The couches and books aren’t the only things that have been given a new opportunity through the Idaho Falls Habitat for Humanity store. So have many of the employees, retirees looking for a chance to start working again.
When she was younger, Bonnie Chapple had worked as a beautician in Rigby while she raised three children with her husband Gerald. Now the 81-year-old great-grandmother drives into town from near Ririe twice a week to work at the cash register. On some days she is the only employee in the store, coordinating pickup for new items and cleaning the display room in between helping customers.
Chapple said she’s enjoyed the work, which she started as a temporary worker until she was hired as a permanent employee two years ago.
“Working keeps you sharp. I’m ringing up prices at the register, answering questions about what we have and we can get for people,” Chapple said.
Chapple is one of the four staff members at ReStore who was hired after being placed there by Experience Works. The company helps people over the age of 55 find part-time work in 11 states across the country, with the goal of eventually transferring them to a more permanent position. Over the last year, 268 retirees have been placed at jobs in Idaho through the program.
Experience Works employment and training services are through the Senior Community Service Employment Program, which is funded by U.S. Department of Labor and the Idaho Commission on Aging. It works with local 501©(3) not-for-profit and public agencies to offer the training and job experience that older workers need to easily return to the workforce.
Margie Alexander, Experience Works coordinator for eastern Idaho and western Montana, said the company was the only senior community service and job placement company in Idaho. Many of the people who got in touch with her were retirees who were unable to live on their savings and Social Security.
“They believed Social Security would provide the income they needed to live on, and it didn’t. They have to go back into the workforce, with the extreme cost of living nowadays,” Alexander said.
Nonprofits such as Habitat for Humanity and the Red Cross are a frequent partner for Experience Works but other workers have ended up at car dealerships or more traditional office jobs. Karen Lansing, executive director of the Habitat for Humanity store in Idaho Falls, has seen a steady stream of workers come through the program since she started.
“They’re used to dealing with people and customer service. Office workers we see are historically hard-working and want to be actively engaged at work,” Lansing said.
Alexander said that employers she worked with were partially swayed by the financial incentives she was able to offer — the company reimburses the employer for half of the wages of the newly placed worker and provides technical training for the new position — and partially convinced by the enthusiasm and skill of the new hires.

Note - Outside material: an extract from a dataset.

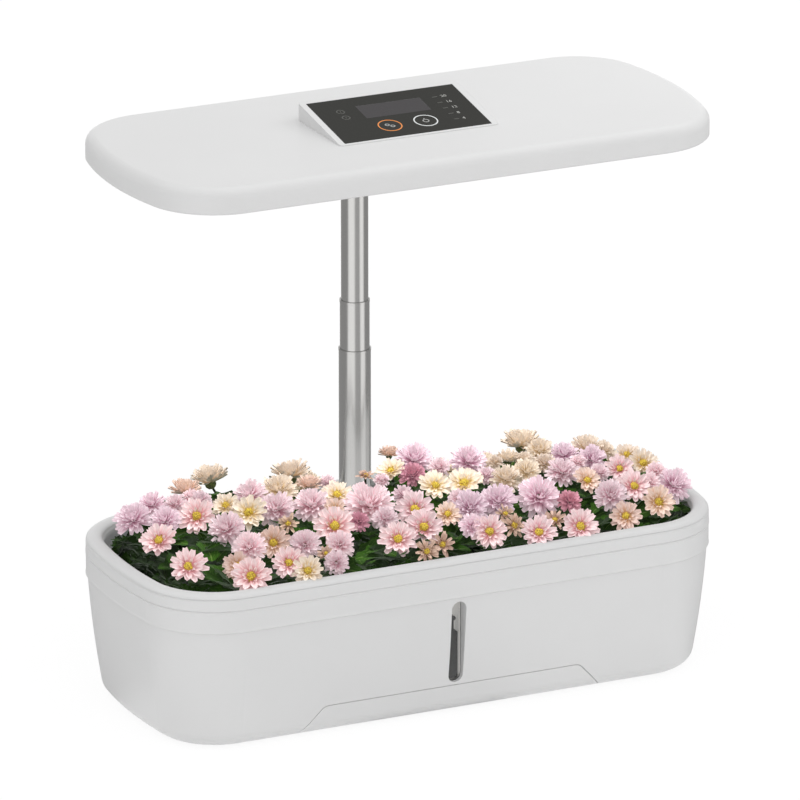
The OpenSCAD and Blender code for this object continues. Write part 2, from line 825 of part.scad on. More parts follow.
// ---- lamp ----
bush_t = 3.4;
bush_z0 = lamp_z + 3.4;
bush_z1 = bush_z0 + 5.4;
retainer_z = bush_z1 + 0.4;
module swivel_retainer() {
    color("#3a3d42") translate([0, mast_y, 0]) difference() {
        disc(upper_d / 2 + 2.4, retainer_z, retainer_z + 2.4);
        disc(upper_d / 2 - tube_wall - 2, retainer_z - 1, retainer_z + 4);
    }
}

module swivel_bush() {
    color("whitesmoke") translate([0, mast_y, 0])
        tube(upper_d / 2 + tube_fit + bush_t, upper_d / 2 + tube_fit, bush_z0, bush_z1);
}

lamp_lip = 0.8;
diffuser_z = lamp_z + 0.9;
diffuser_top = diffuser_z + diffuser_t;
lamp_bolt_x = [lamp_bolt_in - lamp_w / 2, 0, lamp_w / 2 - lamp_bolt_in];
lamp_boss_r = 3;
screw_sink = 0.9;
module lamp_bolts() {
    for (x = lamp_bolt_x, my = [-1, 1])
        if (my < 0 || x != 0)
            translate([x, my * (lamp_d / 2 - lamp_bolt_in_y), 0]) children();
}

module lamp_housing() {
    ri = lamp_edge_r - lamp_wall;
    zc = lamp_top - lamp_edge_r;
    color(white_shell) difference() {
        union() {
            sweep_round(lamp_w, lamp_d, lamp_corner_r, lamp_bulge,
                [lamp_edge_r, (lamp_top + lamp_roof) / 2]) polygon(concat(
                [[lamp_wall, lamp_z], [lamp_lip, lamp_z], [0, lamp_z + lamp_lip]],
                [for (i = [0 : 9]) [lamp_edge_r - lamp_edge_r * cos(10 * i), zc + lamp_edge_r * sin(10 * i)]],
                [[lamp_edge_r + 1, lamp_top], [lamp_edge_r + 1, lamp_roof]],
                [for (i = [9 : -1 : 0]) [lamp_edge_r - ri * cos(10 * i), zc + ri * sin(10 * i)]]));
            lamp_plate(lamp_edge_r, lamp_roof, lamp_top);
            lamp_bolts() disc(lamp_boss_r, diffuser_top, lamp_roof + eps);
            translate([0, mast_y, 0])
                tube(upper_d / 2 + bush_t + 2, upper_d / 2 + bush_t + tube_fit, bush_z0, lamp_roof + eps);
        }
        lamp_bolts() disc(screw_pilot_r, diffuser_z, lamp_roof - 1);
        inlet_place() cube([inlet_w + 2 * run_fit, inlet_l, inlet_h + 2 * run_fit], center = true);
        roof_opening();
    }
}

module lamp_diffuser() {
    color([0.95, 0.96, 0.97, 0.8]) difference() {
        lamp_plate(lamp_wall + seat, diffuser_z, diffuser_top);
        translate([0, mast_y, 0]) disc(upper_d / 2 + 0.6, lamp_z, lamp_z + 9);
        lamp_bolts() {
            disc(screw_r + seat, lamp_z, lamp_z + 9);
            disc(screw_head_r + seat, lamp_z, diffuser_z + screw_sink);
        }
    }
}

module lamp_screws() {
    color("silver") lamp_bolts()
        screw(diffuser_z + screw_sink - screw_head_h, diffuser_t - screw_sink + 6);
}

board_t = 1.6;
led_z = diffuser_top + 2;
led_h = 0.8;
board_z = led_z + led_h;
led_l = 3.5;
led_w = 2.8;
led_shift_y = 6;
post_r = 2.5;
post_x = 120;
post_y = 40;
module led_board() {
    color("whitesmoke") difference() {
        lamp_plate(board_in, board_z, board_z + board_t);
        translate([0, mast_y, 0]) disc(upper_d / 2 + bush_t + 2 + 1, board_z - 1, board_z + 4);
        lamp_bolts() disc(lamp_boss_r + 0.6, board_z - 1, board_z + 4);
        translate([-22, mast_y, board_z - 1]) cube([44, 60, 5]);
    }
    color("whitesmoke") for (mx = [-1, 1], my = [-1, 1])
        translate([mx * post_x, my * post_y, 0]) disc(post_r, board_z + board_t - eps, lamp_roof);
}

module leds() {
    color("khaki") for (i = [0 : led_cols - 1], j = [0 : led_rows - 1])
        translate([(i - (led_cols - 1) / 2) * led_pitch_x,
            (j - (led_rows - 1) / 2) * led_pitch_y - led_shift_y, led_z])
            translate([-led_l / 2, -led_w / 2, 0]) cube([led_l, led_w, led_h]);
}

// DC inlet in the lamp's rear wall
inlet_w = 9;
inlet_h = 8.2;
inlet_l = 13;
inlet_x = 62;
inlet_bore_r = 3.1;
inlet_pin_r = 1;
inlet_z = lamp_z + 8.6;
module inlet_place() {
    translate([inlet_x, lamp_d / 2 - inlet_l / 2, inlet_z]) children();
}

module dc_inlet() {
    color("#1e1f21") inlet_place() {
        difference() {
            cube([inlet_w, inlet_l, inlet_h], center = true);
            translate([0, -inlet_l / 2 + 3, 0]) rotate([-90, 0, 0]) cylinder(r = inlet_bore_r, h = inlet_l);
        }
        translate([0, -inlet_l / 2 + 2, 0]) rotate([-90, 0, 0]) cylinder(r = inlet_pin_r, h = inlet_l - 4);
    }
}

// ---- control pod: a wedge on the lamp, its panel tilts down towards the front ----
pod_box_l = pod_box_front + pod_box_back;
pod_front_h = 0.5;
pod_wall = 2.4;
pod_corner = 3;
glass_gap = 0.15;
module on_panel() {
    translate([pod_x, -pod_box_front, lamp_top + pod_front_h]) rotate([panel_tilt, 0, 0]) children();
}
glass_y = glass_front;

module pod_footprint(inset) {
    r = max(pod_corner - inset, 0.6);
    translate([pod_x, (pod_box_back - pod_box_front) / 2]) {
        square([pod_box_w - 2 * inset - 2 * r, pod_box_l - 2 * inset], center = true);
        square([pod_box_w - 2 * inset, pod_box_l - 2 * inset - 2 * r], center = true);
        for (mx = [-1, 1], my = [-1, 1])
            translate([mx * (pod_box_w / 2 - inset - r), my * (pod_box_l / 2 - inset - r)]) circle(r);
    }
}

glass_ledge = 2;
board_gap = 4;
module control_pod() {
    color(white_shell) difference() {
        intersection() {
            translate([0, 0, lamp_top]) linear_extrude(20) pod_footprint(0);
            on_panel() translate([-pod_box_w, -5, -40]) cube([2 * pod_box_w, 2 * pod_box_l, 40]);
        }
        on_panel() translate([-glass_w / 2 - glass_gap, glass_y - glass_gap, -glass_t])
            cube([glass_w + 2 * glass_gap, glass_l + 2 * glass_gap, 10]);
        on_panel() translate([-glass_w / 2 + glass_ledge, glass_y + glass_ledge, -40])
            cube([glass_w - 2 * glass_ledge, glass_l - 2 * glass_ledge, 41]);
    }
}

// Opening in the lamp's roof under the control pod, for the key board and its lead
module roof_opening() {
    translate([pod_x - glass_w / 2 + glass_ledge + board_gap - 1,
        glass_y + glass_ledge - pod_box_front + 1, lamp_roof - 1])
        cube([glass_w - 2 * (glass_ledge + board_gap - 1), glass_l - 2 * glass_ledge - 4, lamp_wall + 2]);
}

display_t = 0.5;
display_y = glass_y + glass_l - display_l - display_back;
module control_glass() {
    color("#3e3e38") on_panel() difference() {
        translate([-glass_w / 2, glass_y, -glass_t]) cube([glass_w, glass_l, glass_t]);
        translate([-display_w / 2, display_y, -display_t]) cube([display_w, display_l, 1]);
    }
}

module display_lens() {
    color("#585456") on_panel() translate([-display_w / 2 + 0.05, display_y + 0.05, -display_t])
        cube([display_w - 0.1, display_l - 0.1, display_t]);
}

spring_h = 1.6;
key_board_t = 1.2;
module control_board() {
    edge = glass_ledge + board_gap;
    color("darkgreen") on_panel()
        translate([-glass_w / 2 + edge, glass_y + edge, -glass_t - spring_h - key_board_t])
            cube([glass_w - 2 * edge, glass_l - 2 * edge, key_board_t]);
}

module touch_springs() {
    color("gold") on_panel() for (x = [key_left, key_right])
        translate([x, glass_y + key_front, 0]) tube(4, 3, -glass_t - spring_h, -glass_t);
}

// ---- pods ----
flange_t = 1.4;
flange_r = pod_hole_r + 2;
rest_z = deck_top + collar_h;
basket_top_r = pod_hole_r - pod_gap;
basket_foot_r = basket_top_r - 4.6;
basket_floor = 1.6;

module basket(i) {
    color("#f0f1f2") at_pod(i) difference() {
        union() {
            translate([0, 0, rest_z - basket_h])
                cylinder(r1 = basket_foot_r, r2 = basket_top_r - 0.6, h = basket_h - 6);
            disc(basket_top_r - 0.6, rest_z - 6 - eps, rest_z + eps);
            disc(flange_r, rest_z, rest_z + flange_t);
        }
        translate([0, 0, rest_z - basket_h + basket_floor])
            cylinder(r1 = basket_foot_r - basket_wall, r2 = basket_top_r - 0.6 - basket_wall,
                h = basket_h - 6 - basket_floor + eps);
        disc(basket_top_r - 0.6 - basket_wall, rest_z - 6, rest_z + flange_t + 1);
        for (k = [0 : 2])
            rotate([0, 0, 60 * k]) translate([-20, -1.6, rest_z - basket_h + 6])
                cube([40, 3.2, basket_h - 18]);
        for (k = [0 : 1])
            rotate([0, 0, 90 * k]) translate([-7, -1.2, rest_z - basket_h - 1]) cube([14, 2.4, 3]);
    }
}

sponge_top = rest_z + flange_t;
module sponges() {
    low = rest_z - basket_h + basket_floor + seat;
    grow = (basket_top_r - 0.6 - basket_foot_r) / (basket_h - 6);
    r0 = basket_foot_r - basket_wall - seat + grow * (basket_floor + seat);
    color("#3a2d22") for (i = [0 : pod_count - 1])
        at_pod(i) translate([0, 0, low])
            cylinder(r1 = r0 - grow * 2, r2 = basket_top_r - 0.6 - basket_wall - seat, h = sponge_top - low);
}

// Soft solid of one plant: a stem and a round cushion of leaves and flowers
stem_r = 4;
cushion_r = pod_pitch_x / 2 - 0.8;
cushion_half_y = pod_pitch_y / 2 - 0.4;
cushion_low = deck_top + 12;
cushion_mid = deck_top + 20;
module plant(i) {
    at_pod(i) {
        disc(stem_r, sponge_top, cushion_low + 1);
        intersection() {
            rotate_extrude() polygon(concat([[0, cushion_low], [cushion_r * 0.6, cushion_low]],
                [for (k = [0 : 6])
                    [cushion_r * cos(15 * k), cushion_mid + (deck_top + plant_h - cushion_mid) * sin(15 * k)]]));
            translate([-cushion_r, -cushion_half_y, 0]) cube([2 * cushion_r, 2 * cushion_half_y, 300]);
        }
    }
}

module plants_front() {
    color("#d9b3cc") for (i = [0 : pods_per_row - 1]) plant(i);
}

module plants_back() {
    color("#d9b3cc") for (i = [pods_per_row : pod_count - 1]) plant(i);
}

tank();
base_cover();
cover_screws();
feet();
window_lens();
window_gasket();
float_guide();
level_float();
pump_body();
pump_cover();
pump_filter();
pump_shaft();
pump_impeller();
pump_feet();
outlet_tube();
deck_frame();
rim_trim();
grow_deck();
deck_screws();
outlet_nozzle();
mast_socket();
socket_screws();
mast_lower();
mast_middle();
middle_glide();
mast_upper();
upper_glide();
swivel_retainer();
lamp_housing();
lamp_diffuser();
led_board();
leds();
lamp_screws();
swivel_bush();
dc_inlet();
control_pod();
control_glass();
display_lens();
control_board();
touch_springs();
for (i = [0 : pod_count - 1])
    basket(i);
sponges();
plants_front();
plants_back();
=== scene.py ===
# Countertop hydroponic garden: looks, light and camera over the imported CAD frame.
# %% [markdown]
# ## The frame
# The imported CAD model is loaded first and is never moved. Everything below gives one of its nodes a
# better material or adds a piece that rides on one of its bodies.

# %%
import json
import random
from math import atan2, cos, hypot, pi, radians, sin

import bmesh
import bpy
from mathutils import Euler, Matrix, Vector, noise


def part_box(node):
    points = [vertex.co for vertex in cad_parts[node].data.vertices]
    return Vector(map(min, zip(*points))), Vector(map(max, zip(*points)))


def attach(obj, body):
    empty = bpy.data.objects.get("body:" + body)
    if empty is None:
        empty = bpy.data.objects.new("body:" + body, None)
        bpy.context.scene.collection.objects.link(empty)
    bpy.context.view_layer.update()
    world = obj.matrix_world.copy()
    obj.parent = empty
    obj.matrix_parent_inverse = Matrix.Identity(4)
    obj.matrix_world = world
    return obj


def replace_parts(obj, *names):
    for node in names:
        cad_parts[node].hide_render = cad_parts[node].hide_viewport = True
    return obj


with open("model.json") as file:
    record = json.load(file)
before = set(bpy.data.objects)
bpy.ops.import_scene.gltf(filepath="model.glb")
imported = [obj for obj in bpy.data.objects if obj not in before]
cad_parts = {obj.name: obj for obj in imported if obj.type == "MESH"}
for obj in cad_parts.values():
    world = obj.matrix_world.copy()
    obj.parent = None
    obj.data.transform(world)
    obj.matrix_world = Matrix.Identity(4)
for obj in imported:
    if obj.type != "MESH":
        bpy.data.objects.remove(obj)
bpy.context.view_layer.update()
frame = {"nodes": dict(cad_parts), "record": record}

MM = 0.001
scene = bpy.context.scene


# %% [markdown]
# ## Camera
# From the front left, about 25 degrees round and 19 degrees up. A long lens far away keeps the upright
# lines of the mast and the tank almost parallel.

# %%
CAM_AZ, CAM_EL = -25.36, 18.62
CAM_LENS, CAM_SENSOR, CAM_DIST = 438.3, 36, 6.5064
CAM_SHIFT_X, CAM_SHIFT_Y = 0.0018, -0.0067
CAM_TARGET = Vector((0, 0, 0.2))


def make_camera():
    data = bpy.data.cameras.new("camera")
    data.sensor_width, data.lens = CAM_SENSOR, CAM_LENS
    data.shift_x, data.shift_y = CAM_SHIFT_X, CAM_SHIFT_Y
    data.clip_start, data.clip_end = 0.5, 30
    cam = bpy.data.objects.new("camera", data)
    scene.collection.objects.link(cam)
    az, el = radians(CAM_AZ), radians(CAM_EL)
    away = Vector((sin(az) * cos(el), -cos(az) * cos(el), sin(el)))
    cam.location = CAM_TARGET + away * CAM_DIST
    cam.rotation_mode = "QUATERNION"
    cam.rotation_quaternion = (-away).to_track_quat("-Z", "Y")
    scene.camera = cam
    return cam


CAMERA = make_camera()
print("camera at", tuple(round(v, 3) for v in CAMERA.location))


# %% [markdown]
# ## Helpers
# For colours, shader nodes, materials, meshes and objects.

# %%
def rgb(hexcode):
    """Linear RGBA of an sRGB hex colour."""
    parts = [int(hexcode[i:i + 2], 16) / 255 for i in (1, 3, 5)]
    return tuple(c / 12.92 if c <= 0.04045 else ((c + 0.055) / 1.055) ** 2.4 for c in parts) + (1.0,)


def add(tree, kind, feeds=None, **settings):
    """Adds a shader node. A setting names a property or an input; feeds holds inputs by their number. An
    input takes a value, a socket, or a node, which stands for the first of its outputs in use."""
    node = tree.nodes.new("ShaderNode" + kind)
    inputs = dict(feeds or {})
    for key, value in settings.items():
        if hasattr(node, key):
            setattr(node, key, value)
        else:
            inputs[key.replace("_", " ")] = value
    for key, value in inputs.items():
        if isinstance(value, bpy.types.Node):
            value = next(out for out in value.outputs if out.enabled)
        if isinstance(value, bpy.types.NodeSocket):
            tree.links.new(value, node.inputs[key])
        else:
            node.inputs[key].default_value = value
    return node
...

“Our seniors need to keep going and employers see the drive that exists in them,” she said.
Chapple first got in touch with Experience Works in 2006. The first job they set up for her was in the kitchen at the Rigby Senior Center, which also got her involved with the school lunch program in Jefferson Joint School District. Chapple said she has enjoyed being able to talk to people while working both jobs.
“I know the people that come in here. Even if they’re not interested in talking, you get to know them and everyone enjoys talking,” she said.
Workers can be sponsored through Experience Works for up to four years unless they get hired, which meant that Chapple was soon retired again. After a few years at home, Chapple became restless and reapplied to the program. Her second job placement was at the Habitat for Humanity store in 2013 and at the end of this four-year span, Lansing decided to hire her on a more permanent basis.
Four of the store’s staff members had gone through a similar journey after being placed by Experience Works, including one of the pick-up drivers. Currently, the store doesn’t have any temporary workers, which Lansing said was unusual.
Now that she has the job, Chapple said she had no plans to retire in the next few years. If anything, she would be willing to work more if the hours didn’t push her out of the part-time range.
“I could just stay at home if I wanted to and pay my bills but what kind of life would that be?” Chapple said.